Online Corporate Assemblies: How to Certify Remote Resolutions
Corporate resolutions can be contested on procedural grounds: irregular notice, failure to reach quorum, or violations of participation and voting rights. In virtual assemblies, these challenges can be even more difficult to defend against. A participant might claim they were unable to intervene due to technical issues, or that voting occurred before all attendees could express their position. Without a certified recording, the company relies solely on minutes and the chairperson’s testimony.
Certification at the source changes this dynamic. A recording protected by a digital signature and qualified timestamp at the moment of capture documents the entire assembly in an immutable, verifiable format, providing robust evidence under the eIDAS Regulation and ISO/IEC 27037 standards.
This insight is part of our guide: Certified Online Meeting Recording: Legal Cases
Virtual corporate assemblies: the regulatory framework
EU and international legal basis for remote meetings
The EU Shareholder Rights Directive II (2017/828) encourages shareholder engagement and does not restrict the use of electronic means for participation in general meetings. Many EU member states have implemented legislation explicitly permitting virtual or hybrid assemblies, particularly following emergency measures adopted during 2020-2021 that were subsequently made permanent in several jurisdictions.
The OECD Principles of Corporate Governance recommend that companies facilitate shareholder participation through electronic means where feasible, provided that adequate identification and voting integrity measures are in place. The key requirement across all frameworks is the same: the company must be able to demonstrate that the assembly was conducted in compliance with applicable rules, that all entitled participants had the opportunity to contribute, and that votes were properly recorded.
This is where the gap between legal permission and practical evidence becomes apparent. Regulatory frameworks authorise virtual assemblies but do not specify how the proceedings should be documented beyond traditional minutes. A certified recording fills this gap by providing an immutable, timestamped record of the entire meeting.
Challenging corporate resolutions: the concrete risk
Corporate resolutions adopted at virtual assemblies can be challenged on multiple grounds. The most common involve procedural defects: deficient notice, quorum irregularities, or denial of participation rights. In a virtual setting, technical disruptions add a further layer of vulnerability. A shareholder disconnected at the moment of a critical vote may argue the resolution was adopted without proper deliberation.
Without a certified recording, the company’s defence rests on meeting minutes and oral testimony.
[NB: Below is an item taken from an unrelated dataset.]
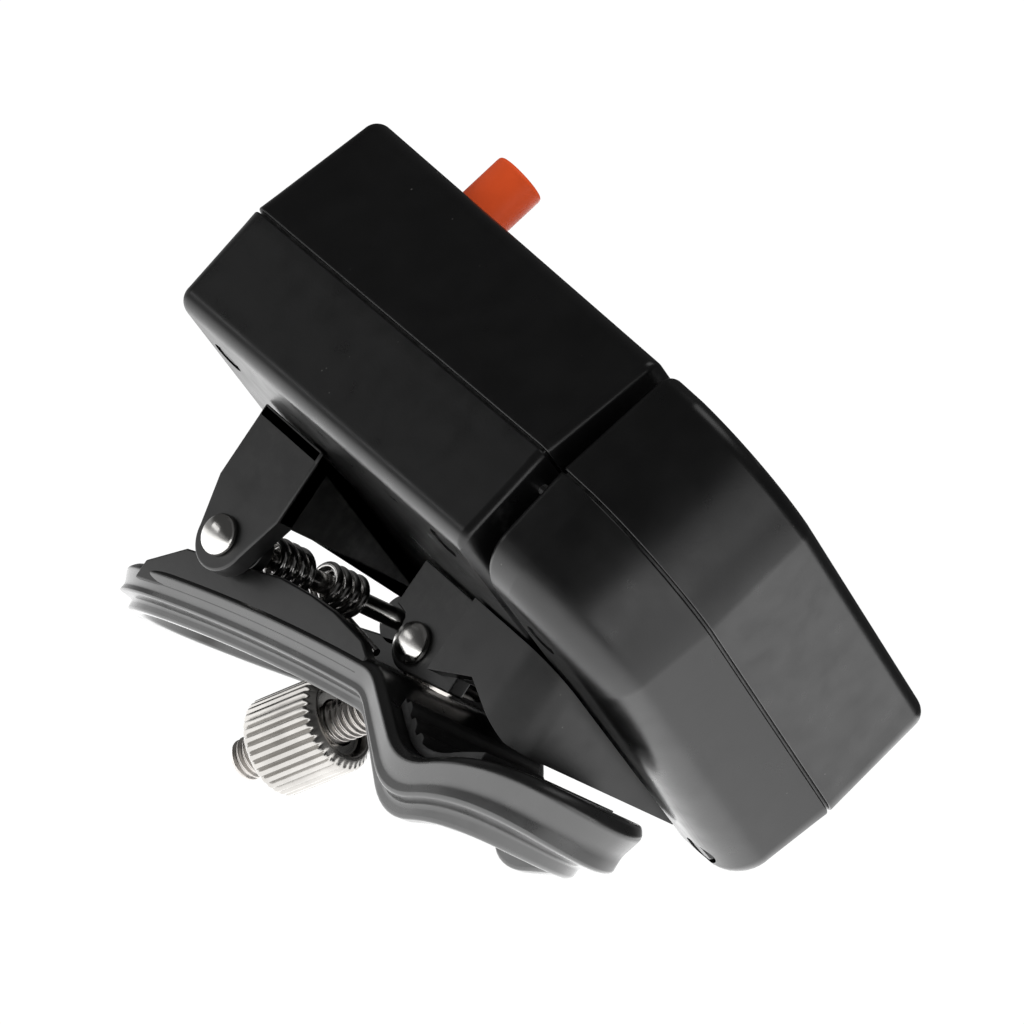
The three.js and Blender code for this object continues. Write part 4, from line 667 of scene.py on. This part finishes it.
def slab(name, x0, x1, y0, y1, low):
    """A box whose top follows the underside of the case; low None keeps a base thickness below it."""
    verts = []
    for y in (y0, y1):
        high = floor_over(y)
        bottom = high - BASE_THICK if low is None else low
        verts += [(x0, y, bottom), (x1, y, bottom), (x1, y, high), (x0, y, high)]
    faces = [(0, 1, 2, 3), (4, 5, 6, 7), (0, 1, 5, 4), (1, 2, 6, 5), (2, 3, 7, 6), (3, 0, 4, 7)]
    return bevel(mesh_object(name, verts, faces), 0.25)


pieces += [
    block_walls(),
    block_roof(),
    slab("island_roof", left, right, -LUG, LUG, None),
    slab("web", right - WEB_THICK, right, -LUG + WEB_INSET, LUG - WEB_INSET, shoulder),
    slab("link", right - WEB_THICK, LINK_RIGHT, LINK_NEAR, LINK_FAR, None),
]
bracket = join("clamp_bracket_body", *pieces)
smooth(bracket)
finish_piece(bracket, "housing", "clamp_plastic", clamp_black, "clamp_bracket")


# Pins with a domed near head
def pin(name, half, place, node_name):
    head, dome, radius, chamfer, rim, edge, steps = 2.3, 1.5, 1.15, 0.3, 0.3, 0.12, 16
    line = [(0, half), (radius - chamfer, half), (radius, half - chamfer), (radius, -half),
            (head - edge, -half), (head, -half - edge), (head, -half - rim)]
    line += [(head * math.cos(a), -half - rim - (dome - rim) * math.sin(a))
             for a in (math.pi / 2 * k / steps for k in range(1, steps))]
    line.append((0, -half - dome))
    matrix = Matrix.Translation((place[0], 0, place[1])) @ Matrix.Rotation(-math.pi / 2, 4, "X")
    finish_piece(smooth(turned(name, line, 64, matrix)), "housing", "steel", pin_steel, node_name)


pin("jaw_pin_steel", LUG + 0.1, JAW_PIN, "jaw_pin")
pin("bolt_pin_steel", BOLT_LUG + 0.1, BOLT_PIN, "bolt_pin")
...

With a recording protected by a digital signature and qualified timestamp, the entire proceeding is documented in a format that cannot be altered after the fact. The burden of proof shifts: the challenging party must demonstrate that the certified record is inaccurate, which requires overcoming cryptographic protections that are practically impossible to compromise.
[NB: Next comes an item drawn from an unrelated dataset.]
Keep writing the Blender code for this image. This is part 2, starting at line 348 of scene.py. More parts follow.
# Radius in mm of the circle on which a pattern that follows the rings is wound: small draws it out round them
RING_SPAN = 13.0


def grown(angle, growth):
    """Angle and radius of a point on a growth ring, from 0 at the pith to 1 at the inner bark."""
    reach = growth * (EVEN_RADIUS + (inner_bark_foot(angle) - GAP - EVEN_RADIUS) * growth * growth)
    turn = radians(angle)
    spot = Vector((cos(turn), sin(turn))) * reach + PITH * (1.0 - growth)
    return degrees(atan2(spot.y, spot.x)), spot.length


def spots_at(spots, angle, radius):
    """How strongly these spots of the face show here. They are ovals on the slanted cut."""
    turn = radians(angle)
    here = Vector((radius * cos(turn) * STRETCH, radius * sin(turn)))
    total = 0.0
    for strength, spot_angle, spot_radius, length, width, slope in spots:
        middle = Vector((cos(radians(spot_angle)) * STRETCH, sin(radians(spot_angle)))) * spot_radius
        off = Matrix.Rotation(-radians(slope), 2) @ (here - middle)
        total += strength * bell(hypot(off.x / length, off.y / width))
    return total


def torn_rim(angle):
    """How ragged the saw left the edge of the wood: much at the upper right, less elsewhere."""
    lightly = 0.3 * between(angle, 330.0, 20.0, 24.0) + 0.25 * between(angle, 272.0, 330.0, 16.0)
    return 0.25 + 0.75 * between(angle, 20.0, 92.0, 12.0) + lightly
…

How to certify a virtual corporate assembly
TrueScreen enables certification of corporate assemblies through certified screen recording of the video conference. The chairperson or secretary initiates the certified recording on their device before the meeting begins. The screen is captured with a digital signature and qualified timestamp applied in real time.
The resulting file documents everything that occurred during the assembly: participant interventions, voting procedures, discussions, any technical disruptions and their resolution. Immutable metadata attests to the date, time, duration, and identity of the certifier. Any subsequent modification to the file is detectable.
This approach is compatible with any video conferencing platform and requires no technical integration. It works on Zoom, Teams, Meet, Webex, or any other tool used by the organisation.
Benefits for corporate governance
Certified assembly recordings offer advantages beyond legal protection. For companies with international shareholders, a certified recording eliminates ambiguity about what was said and decided, reducing the risk of misunderstandings or subsequent disputes. In extraordinary operations (mergers, demergers, capital increases), certified documentation of the assembly strengthens the company’s position before regulatory authorities or courts.
The eIDAS Regulation (Articles 25 and 46) ensures that digital signatures have the legal equivalent of handwritten signatures across the EU, and that electronic documents cannot be denied legal effects. For companies operating across European jurisdictions, eIDAS-compliant certification provides an evidentiary foundation recognised in all member states. ISO/IEC 27037 further reinforces this by establishing internationally recognised standards for the acquisition and preservation of digital evidence.